8

Is it possible to get only specific URLs?

Like:

<a href="http://www.iwashere.com/washere.html">next</a>
<span class="class">...</span>
<a href="http://www.heelo.com/hello.html">next</a>
<span class="class">...</span>
<a href="http://www.iwashere.com/wasnot.html">next</a>
<span class="class">...</span>

Output should be only URLs from http://www.iwashere.com/

like, output URLs:

http://www.iwashere.com/washere.html
http://www.iwashere.com/wasnot.html

I did it by string logic. Is there any direct method using BeautifulSoup?

Martijn Pieters
  • 1,048,767
  • 296
  • 4,058
  • 3,343
Zero
  • 74,117
  • 18
  • 147
  • 154

3 Answers3

17

You can match multiple aspects, including using a regular expression for the attribute value:

import re
soup.find_all('a', href=re.compile('http://www\.iwashere\.com/'))

which matches (for your example):

[<a href="http://www.iwashere.com/washere.html">next</a>, <a href="http://www.iwashere.com/wasnot.html">next</a>]

so any <a> tag with a href attribute that has a value that starts with the string http://www.iwashere.com/.

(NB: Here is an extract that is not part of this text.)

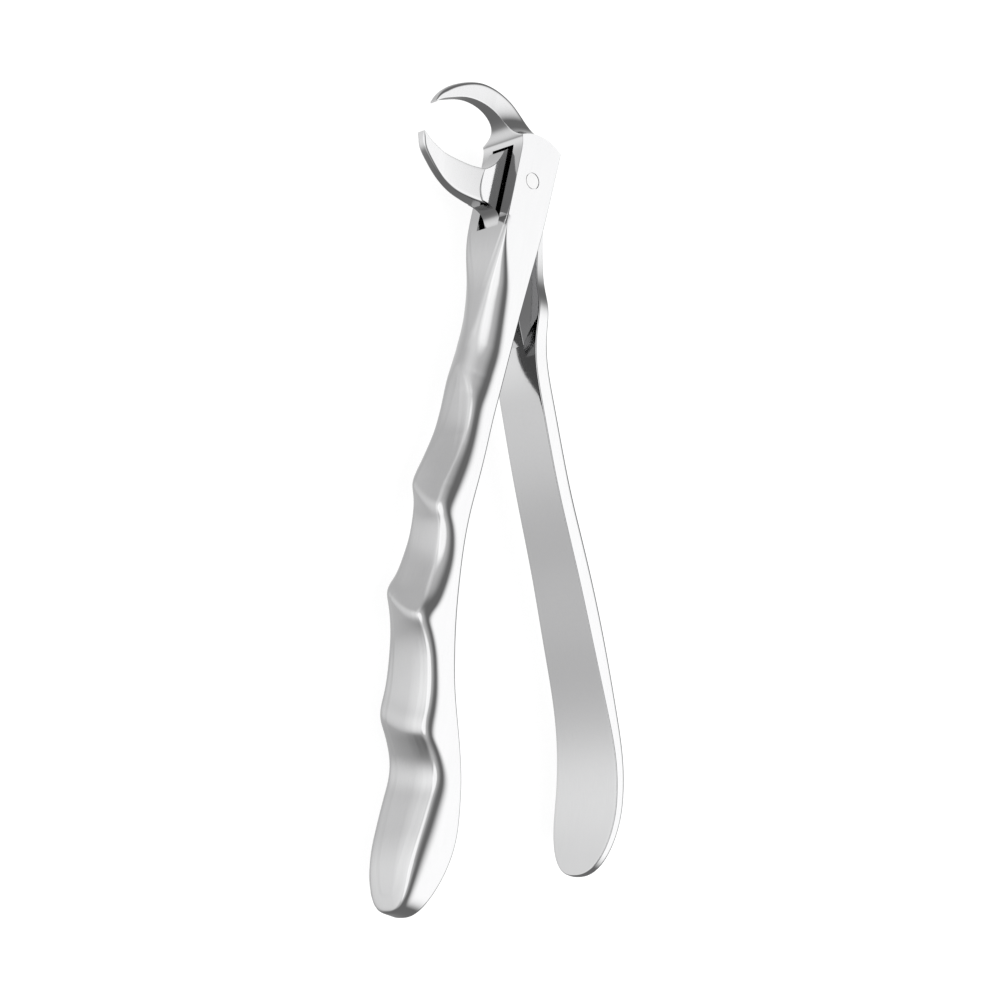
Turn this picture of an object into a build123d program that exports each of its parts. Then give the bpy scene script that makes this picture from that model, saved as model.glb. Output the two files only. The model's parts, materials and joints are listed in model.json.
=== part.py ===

You can loop over the results and pick out just the href attribute:

>>> for elem in soup.find_all('a', href=re.compile('http://www\.iwashere\.com/')):
...     print elem['href']
... 
http://www.iwashere.com/washere.html
http://www.iwashere.com/wasnot.html

To match all relative paths instead, use a negative look-ahead assertion that tests if the value does not start with a schem (e.g. http: or mailto:), or a double slash (//hostname/path); any such value must be a relative path instead:

soup.find_all('a', href=re.compile(r'^(?!(?:[a-zA-Z][a-zA-Z0-9+.-]*:|//))'))
Martijn Pieters
  • 1,048,767
  • 296
  • 4,058
  • 3,343
  • 1
    It worked perfectly. For people who aren't aware of libraries. You need to `from bs4 import BeautifulSoup import re` – Zero Mar 09 '13 at 17:20
  • I have one more question. We can perfectly extract links if they are in `http://www.iwashere.com/xyz...abc.html` format. But, if the links are local. Say, like `[next, next]`. How can I extract the underlying link? When HTML code is seen, link is hyperlinked with proper location. Any way to extract such links? – Zero Mar 09 '13 at 20:39
  • @searcoding: You'd need to match anything that doesn't start with a scheme or double slash; any `href` value that does *not* start with those is a relative URL instead. Use `href=re.compile(r'^(?!(?:[a-zA-Z][a-zA-Z0-9+.-]*:|//))')` (that's a negative look-ahead to test for a scheme or double slash, anything that has those does *not* match). – Martijn Pieters Mar 09 '13 at 23:05
7

If you're using BeautifulSoup 4.0.0 or greater:

soup.select('a[href^="http://www.iwashere.com/"]')
yurisich
  • 6,991
  • 7
  • 42
  • 63
0

You could solve this with partial matching in gazpacho:

Input:

html = """\
<a href="http://www.iwashere.com/washere.html">next</a>
<span class="class">...</span>
<a href="http://www.heelo.com/hello.html">next</a>
<span class="class">...</span>
<a href="http://www.iwashere.com/wasnot.html">next</a>
<span class="class">...</span>
"""

Code:

from gazpacho import Soup

soup = Soup(html)
links = soup.find('a', {'href': "http://www.iwashere.com/"}, partial=True)
[link.attrs['href'] for link in links]

Which will output:

# ['http://www.iwashere.com/washere.html', 'http://www.iwashere.com/wasnot.html']
emehex
  • 9,874
  • 10
  • 54
  • 100